Josh Ruebner, The Electronic Intifada, 3 August 2017

Activists at a 26 July rally in Baltimore protest the Israel Anti-Boycott Act, which was introduced by Maryland’s Senator Ben Cardin. New York’s Senator Kirsten Gillibrand pulled her support for the bill on 1 August. (Elizabeth Woodson/via Facebook)

In an act unprecedented in recent history, US Senator Kirsten Gillibrand took a stand this week in support of the right of Americans to boycott Israel by formally withdrawing her sponsorship of S.720, the Israel Anti-Boycott Act.

The New York Democrat’s withdrawal of her sponsorship comes after constituents repeatedly pressed her on her support of the bill at town hall meetings in New York City.

On 22 July in the Bronx, Gillibrand affirmed that “we are all allowed to boycott” in response to a constituent who laid out his concerns that the bill would criminalize those supporting boycotts of Israel.

At another town hall in Queens on 31 July, Gillibrand stated in response to similar concerns that she would not support the bill in its current form.

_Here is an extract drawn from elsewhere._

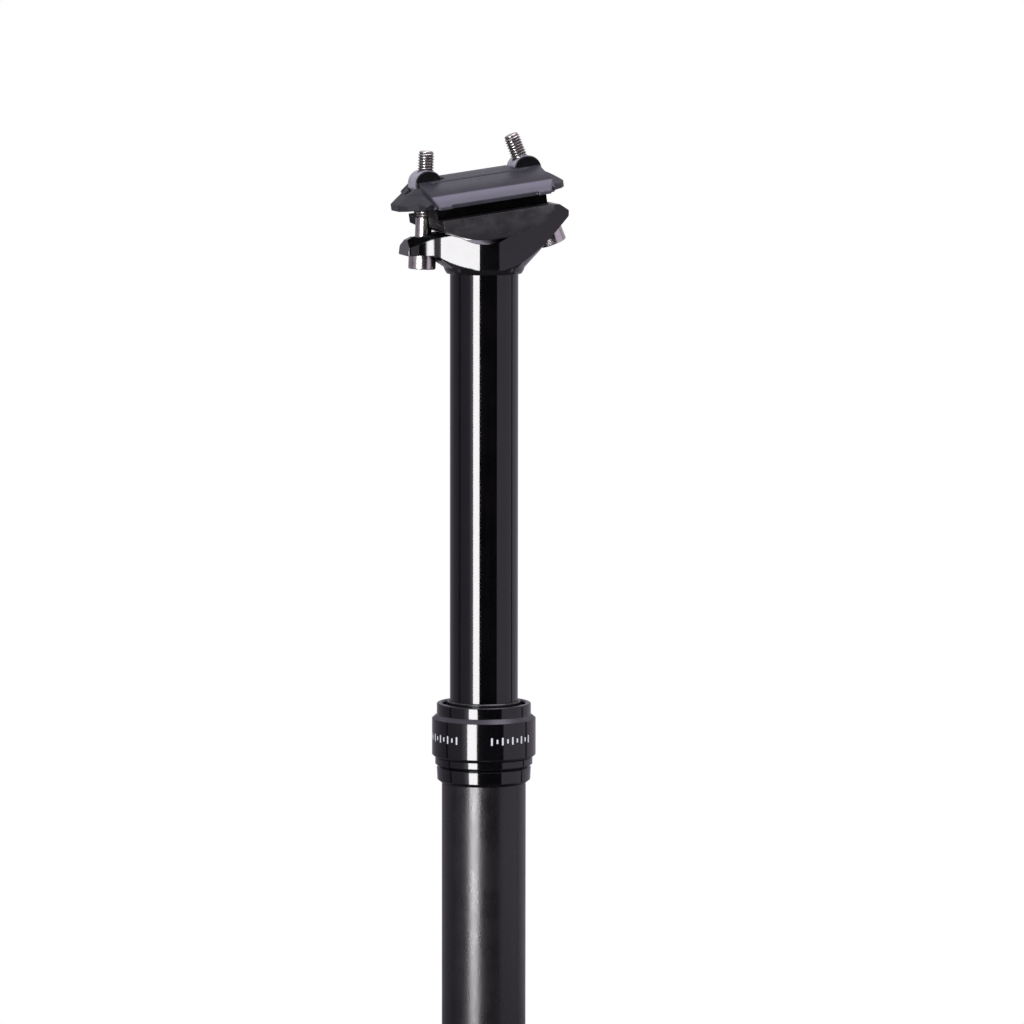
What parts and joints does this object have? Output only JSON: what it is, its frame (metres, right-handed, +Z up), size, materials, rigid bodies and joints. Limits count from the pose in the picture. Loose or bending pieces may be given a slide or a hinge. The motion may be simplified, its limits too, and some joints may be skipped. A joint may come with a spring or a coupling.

She made good on her promise by notifying the Senate on 1 August that she wished to withdraw her sponsorship of the bill.

It is exceedingly rare for members of Congress to withdraw their sponsorship from bills. One veteran congressional staffer could recall only one instance of it happening in recent memory when a representative took his name off a bill regulating minor league baseball.

Activists mobilize

This dramatic reversal in Gillibrand’s stance is due to a combination of factors. On 17 July, the American Civil Liberties Union released a strongly worded letter it had sent to members of Congress urging them to oppose the bill, which it termed a “direct violation of the First Amendment.”

The ACLU’s letter ignited a firestorm over the bill and galvanized activists to oppose it.

Local organizations such as WESPAC, Adalah-NY, Jewish Voice for Peace-Westchester and Peace Action NY successfully mobilized to make this bill a central issue at the senator’s town halls. And in conjunction with this grassroots effort, national organizations such as the US Campaign for Palestinian Rights sent action alerts to New Yorkers deluging Gillibrand’s office with phone calls and emails.

Criminalizing speech

As first reported by The Electronic Intifada in April, the Israel Anti-Boycott Act is a chilling manifestation of attempts to criminalize Palestine solidarity work and the most draconian of the dozens of anti-BDS bill introduced in recent years.

The powerful Israel lobby group AIPAC has made the bill one of its top legislative priorities.

It would impose fines of up to $1 million and criminal penalties of up to 20 years in prison against any US person, including individuals, whose actions further a boycott of Israel or of Israeli settlement products called for by an international governmental organization. The bill would even criminalize the requesting or furnishing of information about such a boycott.

The bill would also deny government loans through the Export-Import Bank to firms that refuse to do business with corporations based in or operating out of Israeli settlements in occupied territory, which are illegal under international law.

Not only does the bill infringe on the First Amendment right to promote boycott, divestment and sanctions, but it also seeks to legitimize Israel’s settlements in the occupied West Bank and Golan Heights.

For decades, the US has refused to recognize the legitimacy of these settlements as part of Israel’s territory.

Gillibrand’s bold decision to withdraw her sponsorship of the Israel Anti-Boycott Act could signal its death knell, at least in its current form. However, with 46 senators and 249 representatives still supporting this unconstitutional bill, its passage remains a threat.

Josh Ruebner is Policy Director of the US Campaign for Palestinian Rights and author of Shattered Hopes: Obama’s Failure to Broker Israeli-Palestinian Peace. His forthcoming book is tentatively entitled Israel: Democracy or Apartheid State? He is a former Analyst in Middle East Affairs at Congressional Research Service.